Solar panels can help, but they are weather-dependent and slower than mains or a power bank. A foldable 10–15 W panel can supply a phone some charge on a sunny day, but in cloudy or forested terrain output falls a lot. The usual approach is to pair a solar panel with a power bank: the panel tops up the bank during daylight and the bank stores energy for use at night or in shade. Look for panels that provide USB output and have smart charging or MPPT circuitry; choose a panel rated for real-world output (not only peak watts). Also factor in extra weight and the need to set the panel in sun for hours — for multi-day reliability, plan on both a power bank and a panel rather than the panel alone.

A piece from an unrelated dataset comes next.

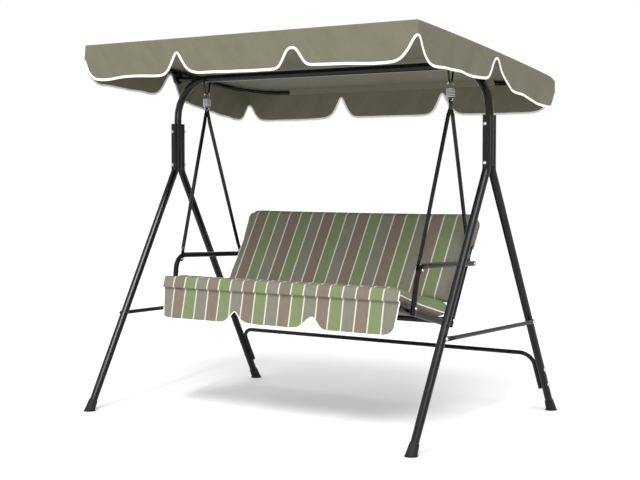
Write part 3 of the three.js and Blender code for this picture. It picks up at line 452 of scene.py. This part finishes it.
def edges_of_valance():
    """For each side of the canopy, its notches and its full depth along it."""
    half = COVER_HIGH.x
    front, rear = COVER_LOW.y, COVER_HIGH.y
    return {
        "front": (
            [Notch(-half, CORNER_TOP, (0.03, 1.2), (0.027, 1.2)),
             Notch(-0.3, 0.058, (0.0305, 1.9), (0.043, 1.5)),
             Notch(0.262, 0.072, (0.047, 3.0), (0.047, 2.6)),
             Notch(half, CORNER_TOP, (0.045, 1.9), (0.045, 1.9))],
            [(-0.7, 0.151), (-0.54, 0.142), (-0.38, 0.147), (-0.15, 0.144), (0.1, 0.148),
             (0.36, 0.139), (0.5, 0.142), (0.63, 0.147)],
        ),
        "right": (
            [Notch(front, CORNER_TOP, (0.045, 2.0), (0.045, 2.0)),
             Notch(0.032, 0.03, (0.061, 2.5), (0.056, 1.5)),
             Notch(rear, CORNER_TOP, (0.034, 1.5), (0.034, 1.5))],
            [(-0.46, 0.149), (-0.33, 0.137), (-0.23, 0.132), (-0.16, 0.134), (-0.07, 0.126),
             (0.17, 0.134), (0.24, 0.131), (0.34, 0.136), (0.43, 0.14)],
        ),
        "rear": (
            [Notch(-half, CORNER_TOP, (0.034, 1.5), (0.034, 1.5)),
             Notch(-0.267, 0.044, (0.038, 1.5), (0.033, 1.6)),
             Notch(0.267, 0.044, (0.034, 1.6), (0.038, 1.5)),
             Notch(half, CORNER_TOP, (0.04, 1.5), (0.034, 1.5))],
            [(-0.6, 0.143), (-0.1, 0.139), (0.1, 0.139), (0.6, 0.143)],
        ),
        "left": (
            [Notch(front, CORNER_TOP, (0.026, 1.2), (0.026, 1.2)),
             Notch(-0.026, 0.03, (0.059, 1.9), (0.05, 1.7)),
             Notch(rear, CORNER_TOP, (0.034, 1.5), (0.034, 1.5))],
            [(-0.49, 0.154), (-0.38, 0.147), (-0.17, 0.141), (0.07, 0.142), (0.385, 0.153)],
        ),
    }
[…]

My phone drains fast in cold weather. What practical steps and gear will keep it charged and working during alpine backpacking?
Cold reduces battery capacity and cuts charging speed, so protect both the phone and any external batteries from low temperatures. Keep the phone in an inner jacket pocket close to your body when it’s not in use, and put spare power banks inside your sleeping bag or next to warm clothing at night. Use an insulated pouch or a neoprene sleeve to slow cooling when you have to carry a phone in an outer pocket. If you must charge in very cold conditions, warm the device to above freezing before connecting it; some batteries will refuse to accept charge below certain temperatures. Use low-power settings: disable unnecessary radios (Bluetooth, Wi‑Fi), reduce screen refresh and brightness, and limit background apps. For gear, a 20,000 mAh power bank with good cold-weather performance and USB-C Power Delivery is a solid compromise of capacity and weight; carry at least one fully charged spare rather than relying on one pack only. Avoid cheap, unlabeled batteries — pick a reputable brand and pack with over‑current protection. Finally, plan charging opportunities: top up devices whenever you have access to shelter or sunlight, and avoid running batteries to zero before night in the mountains. These steps will keep your phone usable and reduce the chance of being left without power when you need it most.